OBJECTIVE — Reproduce the top of the data verbatim, through and including the line that contains "0.35, step), Fibre=fibres)".

=== EXTRACTED INFORMATION ===

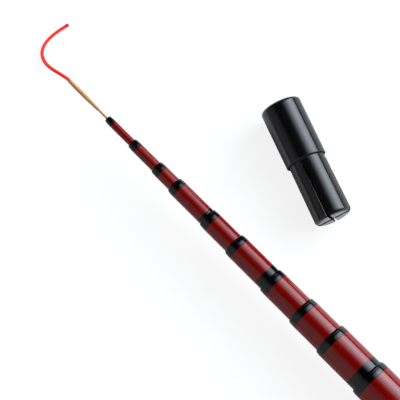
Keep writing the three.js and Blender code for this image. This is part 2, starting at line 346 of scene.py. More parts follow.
def wound_thread():
    """Close turns of thread about X, with a mask of the valleys between them for painted shade."""
    given, end = group("Wound Thread", ("Vector", "Pitch"), ("Height", "Valley"))
    place = axes(given["Vector"])["X"]
    turn = maths("FRACT", maths("DIVIDE", place, given["Pitch"]))
    off_centre = maths("ABSOLUTE", maths("SUBTRACT", turn, 0.5))
    square = times(off_centre, off_centre)
    return end(
        Height=maths("MULTIPLY_ADD", square, -4.0, 1.0),
        Valley=ramp(off_centre, 0.36, 0.5),
    )


def tape_spiral():
    """The faint spiral that the wrapping tape leaves on bare laminate, over its fibres."""
    given, end = group("Tape Spiral", ("Vector", "Pitch"), ("Height", "Fibre"))
    split = axes(given["Vector"])
    angle = maths("ARCTAN2", split["Z"], split["Y"])
    turns = maths(
        "ADD", maths("DIVIDE", split["X"], given["Pitch"]), maths("DIVIDE", angle, FULL_TURN))
    fibres = noisy(scaled(given["Vector"], 0.06, 1, 1), 5200.0)
    step = maths("FRACT", turns)
    return end(Height=maths("MULTIPLY_ADD", fibres, 0.35, step), Fibre=fibres)


def cork_figure():
    """Natural cork glued from discs: tone of each disc, grain, veins, pits and glue lines."""
    given, end = group(
        "Cork Figure", ("Vector", "Disc"), ("Tone", "Vein", "Pit", "Seam", "Height"))
    place = maths("DIVIDE", axes(given["Vector"])["X"], given["Disc"])
    disc = maths("FLOOR", place)
    shade = node("TexWhiteNoise", {"W": disc}, noise_dimensions="1D").outputs["Value"]
    own = node(
        "VectorRotate", {"Vector": given["Vector"], "Angle": times(shade, FULL_TURN)},
        rotation_type="X_AXIS").outputs["Vector"]
    grain = noisy(own, 420.0, 6.0, Roughness=0.62)
    layers = noisy(scaled(own, 0.5, 1.0, 3.2), 260.0, 4.0, Distortion=0.6)
    ragged = maths("MULTIPLY_ADD", grain, 0.5, -0.25)
    drawn_out = scaled(own, 1.0, 0.45, 1.0)

    def holes(scale, rare, width):
        """Ragged dark spots: the share of cells that have none, and the widest spot."""
        spots = cells(drawn_out, scale)
        wide = times(ramp(chance(spots, "Green"), rare, 1.0), width)
        rim = maths("SUBTRACT", spots["Distance"], wide)
        return ramp(maths("ADD", rim, ragged), -0.05, 0.05, 1.0, 0.0)

    pit = maths("MAXIMUM", holes(330.0, 0.6, 0.36), holes(1050.0, 0.5, 0.42))
    edge = maths("ABSOLUTE", maths("SUBTRACT", maths("FRACT", place), 0.5))
    seam = ramp(edge, 0.486, 0.497)
    relief = maths("MULTIPLY_ADD", pit, -1.0, times(grain, 0.55))
    speckled = ramp(grain, 0.3, 0.7, smooth=False)
    return end(
        Tone=maths("MULTIPLY_ADD", shade, 0.4, times(speckled, 0.6)),
        Vein=ramp(layers, 0.56, 0.7), Pit=pit, Seam=seam,
        Height=maths("MULTIPLY_ADD", seam, -0.4, relief),
    )


def crumb():
    """Ground cork pressed with a binder: crumbs of many tones."""
    given, end = group("Crumb", ("Vector", "Scale"), ("Tone", "Joint"))
    crumbs = cells(given["Vector"], given["Scale"])
    joints = cells(given["Vector"], given["Scale"], feature="DISTANCE_TO_EDGE")
    return end(
        Tone=chance(crumbs, "Blue"),
        Joint=ramp(joints["Distance"], 0.02, 0.09, 1.0, 0.0),
    )


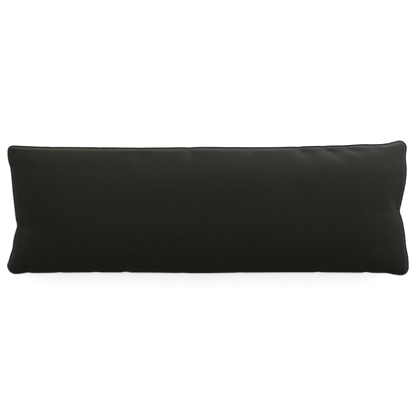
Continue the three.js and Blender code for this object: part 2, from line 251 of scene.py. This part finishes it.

===

EXERCISE ANSWER —
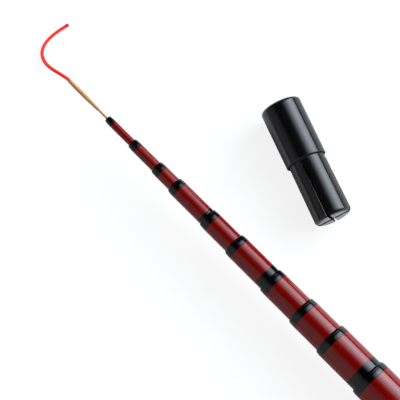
Keep writing the three.js and Blender code for this image. This is part 2, starting at line 346 of scene.py. More parts follow.
def wound_thread():
    """Close turns of thread about X, with a mask of the valleys between them for painted shade."""
    given, end = group("Wound Thread", ("Vector", "Pitch"), ("Height", "Valley"))
    place = axes(given["Vector"])["X"]
    turn = maths("FRACT", maths("DIVIDE", place, given["Pitch"]))
    off_centre = maths("ABSOLUTE", maths("SUBTRACT", turn, 0.5))
    square = times(off_centre, off_centre)
    return end(
        Height=maths("MULTIPLY_ADD", square, -4.0, 1.0),
        Valley=ramp(off_centre, 0.36, 0.5),
    )


def tape_spiral():
    """The faint spiral that the wrapping tape leaves on bare laminate, over its fibres."""
    given, end = group("Tape Spiral", ("Vector", "Pitch"), ("Height", "Fibre"))
    split = axes(given["Vector"])
    angle = maths("ARCTAN2", split["Z"], split["Y"])
    turns = maths(
        "ADD", maths("DIVIDE", split["X"], given["Pitch"]), maths("DIVIDE", angle, FULL_TURN))
    fibres = noisy(scaled(given["Vector"], 0.06, 1, 1), 5200.0)
    step = maths("FRACT", turns)
    return end(Height=maths("MULTIPLY_ADD", fibres, 0.35, step), Fibre=fibres)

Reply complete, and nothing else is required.